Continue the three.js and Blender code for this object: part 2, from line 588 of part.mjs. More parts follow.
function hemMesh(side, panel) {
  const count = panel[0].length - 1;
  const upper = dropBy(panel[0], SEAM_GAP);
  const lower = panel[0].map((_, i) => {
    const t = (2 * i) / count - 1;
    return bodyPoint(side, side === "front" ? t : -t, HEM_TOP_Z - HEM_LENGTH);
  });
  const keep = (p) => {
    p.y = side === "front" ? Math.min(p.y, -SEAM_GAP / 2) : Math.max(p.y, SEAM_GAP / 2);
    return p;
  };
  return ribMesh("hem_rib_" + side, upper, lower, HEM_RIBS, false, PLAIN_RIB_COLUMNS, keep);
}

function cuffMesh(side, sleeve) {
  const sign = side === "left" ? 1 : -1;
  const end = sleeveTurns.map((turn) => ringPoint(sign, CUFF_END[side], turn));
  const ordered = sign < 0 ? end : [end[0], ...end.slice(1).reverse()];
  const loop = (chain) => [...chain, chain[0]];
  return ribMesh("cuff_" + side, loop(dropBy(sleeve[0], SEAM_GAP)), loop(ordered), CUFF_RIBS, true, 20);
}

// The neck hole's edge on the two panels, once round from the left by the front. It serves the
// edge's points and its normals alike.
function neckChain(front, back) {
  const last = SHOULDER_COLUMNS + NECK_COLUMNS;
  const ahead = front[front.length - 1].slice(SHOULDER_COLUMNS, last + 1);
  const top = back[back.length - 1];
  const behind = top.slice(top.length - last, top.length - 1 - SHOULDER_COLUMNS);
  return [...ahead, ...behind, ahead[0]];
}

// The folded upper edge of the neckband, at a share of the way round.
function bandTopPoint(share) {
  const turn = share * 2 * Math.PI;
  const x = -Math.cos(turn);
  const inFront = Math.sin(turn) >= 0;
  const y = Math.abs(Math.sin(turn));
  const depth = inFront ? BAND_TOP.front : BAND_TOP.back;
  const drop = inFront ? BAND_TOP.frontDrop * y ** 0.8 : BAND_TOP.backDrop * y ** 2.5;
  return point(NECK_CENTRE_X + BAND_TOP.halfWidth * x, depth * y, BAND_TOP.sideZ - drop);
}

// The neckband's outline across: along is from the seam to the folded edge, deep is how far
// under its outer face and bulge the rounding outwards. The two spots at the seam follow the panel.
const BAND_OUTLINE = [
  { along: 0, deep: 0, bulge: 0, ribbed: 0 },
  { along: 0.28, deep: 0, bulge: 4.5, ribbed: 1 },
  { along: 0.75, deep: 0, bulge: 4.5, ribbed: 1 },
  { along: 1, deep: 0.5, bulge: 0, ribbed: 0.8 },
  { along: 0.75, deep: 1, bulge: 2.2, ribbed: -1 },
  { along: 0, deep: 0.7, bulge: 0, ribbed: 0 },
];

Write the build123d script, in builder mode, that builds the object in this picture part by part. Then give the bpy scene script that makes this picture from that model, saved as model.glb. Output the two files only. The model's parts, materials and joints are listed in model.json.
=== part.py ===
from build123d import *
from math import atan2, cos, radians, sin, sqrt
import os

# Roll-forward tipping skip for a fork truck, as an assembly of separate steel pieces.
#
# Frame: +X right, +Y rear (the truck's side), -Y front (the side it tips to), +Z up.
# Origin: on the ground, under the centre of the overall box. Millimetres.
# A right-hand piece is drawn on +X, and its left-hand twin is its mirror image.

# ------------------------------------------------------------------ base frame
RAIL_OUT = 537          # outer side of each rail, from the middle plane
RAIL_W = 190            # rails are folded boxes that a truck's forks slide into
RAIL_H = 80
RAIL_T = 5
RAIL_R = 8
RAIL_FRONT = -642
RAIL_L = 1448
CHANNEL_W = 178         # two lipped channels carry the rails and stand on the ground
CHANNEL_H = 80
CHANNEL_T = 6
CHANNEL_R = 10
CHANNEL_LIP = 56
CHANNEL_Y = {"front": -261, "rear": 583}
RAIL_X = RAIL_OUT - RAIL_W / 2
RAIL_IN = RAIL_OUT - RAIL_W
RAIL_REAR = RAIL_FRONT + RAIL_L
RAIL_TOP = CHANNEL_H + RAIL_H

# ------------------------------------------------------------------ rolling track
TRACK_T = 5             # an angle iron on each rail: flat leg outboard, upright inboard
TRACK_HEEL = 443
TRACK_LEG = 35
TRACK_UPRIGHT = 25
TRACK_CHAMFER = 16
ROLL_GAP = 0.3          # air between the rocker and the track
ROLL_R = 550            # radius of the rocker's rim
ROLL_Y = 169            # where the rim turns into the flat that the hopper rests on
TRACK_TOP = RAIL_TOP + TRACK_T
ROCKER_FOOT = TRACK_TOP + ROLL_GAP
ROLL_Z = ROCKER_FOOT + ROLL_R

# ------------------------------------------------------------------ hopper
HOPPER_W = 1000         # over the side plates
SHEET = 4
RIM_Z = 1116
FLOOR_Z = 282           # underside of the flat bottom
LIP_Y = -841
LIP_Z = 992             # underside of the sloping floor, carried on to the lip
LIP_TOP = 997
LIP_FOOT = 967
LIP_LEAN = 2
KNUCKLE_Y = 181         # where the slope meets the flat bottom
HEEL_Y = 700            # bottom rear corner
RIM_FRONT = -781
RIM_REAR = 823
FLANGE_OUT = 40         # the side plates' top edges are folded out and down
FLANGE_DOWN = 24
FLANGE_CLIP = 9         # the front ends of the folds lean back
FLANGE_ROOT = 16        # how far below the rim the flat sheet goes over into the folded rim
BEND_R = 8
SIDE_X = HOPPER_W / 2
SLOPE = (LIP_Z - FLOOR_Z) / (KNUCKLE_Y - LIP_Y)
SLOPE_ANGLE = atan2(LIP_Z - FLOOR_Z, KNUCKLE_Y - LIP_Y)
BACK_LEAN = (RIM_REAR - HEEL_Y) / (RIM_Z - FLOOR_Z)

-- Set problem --
Take the lines above and retype all of them exactly.

-- Written answer --
Continue the three.js and Blender code for this object: part 2, from line 588 of part.mjs. More parts follow.
function hemMesh(side, panel) {
  const count = panel[0].length - 1;
  const upper = dropBy(panel[0], SEAM_GAP);
  const lower = panel[0].map((_, i) => {
    const t = (2 * i) / count - 1;
    return bodyPoint(side, side === "front" ? t : -t, HEM_TOP_Z - HEM_LENGTH);
  });
  const keep = (p) => {
    p.y = side === "front" ? Math.min(p.y, -SEAM_GAP / 2) : Math.max(p.y, SEAM_GAP / 2);
    return p;
  };
  return ribMesh("hem_rib_" + side, upper, lower, HEM_RIBS, false, PLAIN_RIB_COLUMNS, keep);
}

function cuffMesh(side, sleeve) {
  const sign = side === "left" ? 1 : -1;
  const end = sleeveTurns.map((turn) => ringPoint(sign, CUFF_END[side], turn));
  const ordered = sign < 0 ? end : [end[0], ...end.slice(1).reverse()];
  const loop = (chain) => [...chain, chain[0]];
  return ribMesh("cuff_" + side, loop(dropBy(sleeve[0], SEAM_GAP)), loop(ordered), CUFF_RIBS, true, 20);
}

// The neck hole's edge on the two panels, once round from the left by the front. It serves the
// edge's points and its normals alike.
function neckChain(front, back) {
  const last = SHOULDER_COLUMNS + NECK_COLUMNS;
  const ahead = front[front.length - 1].slice(SHOULDER_COLUMNS, last + 1);
  const top = back[back.length - 1];
  const behind = top.slice(top.length - last, top.length - 1 - SHOULDER_COLUMNS);
  return [...ahead, ...behind, ahead[0]];
}

// The folded upper edge of the neckband, at a share of the way round.
function bandTopPoint(share) {
  const turn = share * 2 * Math.PI;
  const x = -Math.cos(turn);
  const inFront = Math.sin(turn) >= 0;
  const y = Math.abs(Math.sin(turn));
  const depth = inFront ? BAND_TOP.front : BAND_TOP.back;
  const drop = inFront ? BAND_TOP.frontDrop * y ** 0.8 : BAND_TOP.backDrop * y ** 2.5;
  return point(NECK_CENTRE_X + BAND_TOP.halfWidth * x, depth * y, BAND_TOP.sideZ - drop);
}

// The neckband's outline across: along is from the seam to the folded edge, deep is how far
// under its outer face and bulge the rounding outwards. The two spots at the seam follow the panel.
const BAND_OUTLINE = [
  { along: 0, deep: 0, bulge: 0, ribbed: 0 },
  { along: 0.28, deep: 0, bulge: 4.5, ribbed: 1 },
  { along: 0.75, deep: 0, bulge: 4.5, ribbed: 1 },
  { along: 1, deep: 0.5, bulge: 0, ribbed: 0.8 },
  { along: 0.75, deep: 1, bulge: 2.2, ribbed: -1 },
  { along: 0, deep: 0.7, bulge: 0, ribbed: 0 },
];

Write the build123d script, in builder mode, that builds the object in this picture part by part. Then give the bpy scene script that makes this picture from that model, saved as model.glb. Output the two files only. The model's parts, materials and joints are listed in model.json.
=== part.py ===
from build123d import *
from math import atan2, cos, radians, sin, sqrt
import os

# Roll-forward tipping skip for a fork truck, as an assembly of separate steel pieces.
#
# Frame: +X right, +Y rear (the truck's side), -Y front (the side it tips to), +Z up.
# Origin: on the ground, under the centre of the overall box. Millimetres.
# A right-hand piece is drawn on +X, and its left-hand twin is its mirror image.

# ------------------------------------------------------------------ base frame
RAIL_OUT = 537          # outer side of each rail, from the middle plane
RAIL_W = 190            # rails are folded boxes that a truck's forks slide into
RAIL_H = 80
RAIL_T = 5
RAIL_R = 8
RAIL_FRONT = -642
RAIL_L = 1448
CHANNEL_W = 178         # two lipped channels carry the rails and stand on the ground
CHANNEL_H = 80
CHANNEL_T = 6
CHANNEL_R = 10
CHANNEL_LIP = 56
CHANNEL_Y = {"front": -261, "rear": 583}
RAIL_X = RAIL_OUT - RAIL_W / 2
RAIL_IN = RAIL_OUT - RAIL_W
RAIL_REAR = RAIL_FRONT + RAIL_L
RAIL_TOP = CHANNEL_H + RAIL_H

# ------------------------------------------------------------------ rolling track
TRACK_T = 5             # an angle iron on each rail: flat leg outboard, upright inboard
TRACK_HEEL = 443
TRACK_LEG = 35
TRACK_UPRIGHT = 25
TRACK_CHAMFER = 16
ROLL_GAP = 0.3          # air between the rocker and the track
ROLL_R = 550            # radius of the rocker's rim
ROLL_Y = 169            # where the rim turns into the flat that the hopper rests on
TRACK_TOP = RAIL_TOP + TRACK_T
ROCKER_FOOT = TRACK_TOP + ROLL_GAP
ROLL_Z = ROCKER_FOOT + ROLL_R

# ------------------------------------------------------------------ hopper
HOPPER_W = 1000         # over the side plates
SHEET = 4
RIM_Z = 1116
FLOOR_Z = 282           # underside of the flat bottom
LIP_Y = -841
LIP_Z = 992             # underside of the sloping floor, carried on to the lip
LIP_TOP = 997
LIP_FOOT = 967
LIP_LEAN = 2
KNUCKLE_Y = 181         # where the slope meets the flat bottom
HEEL_Y = 700            # bottom rear corner
RIM_FRONT = -781
RIM_REAR = 823
FLANGE_OUT = 40         # the side plates' top edges are folded out and down
FLANGE_DOWN = 24
FLANGE_CLIP = 9         # the front ends of the folds lean back
FLANGE_ROOT = 16        # how far below the rim the flat sheet goes over into the folded rim
BEND_R = 8
SIDE_X = HOPPER_W / 2
SLOPE = (LIP_Z - FLOOR_Z) / (KNUCKLE_Y - LIP_Y)
SLOPE_ANGLE = atan2(LIP_Z - FLOOR_Z, KNUCKLE_Y - LIP_Y)
BACK_LEAN = (RIM_REAR - HEEL_Y) / (RIM_Z - FLOOR_Z)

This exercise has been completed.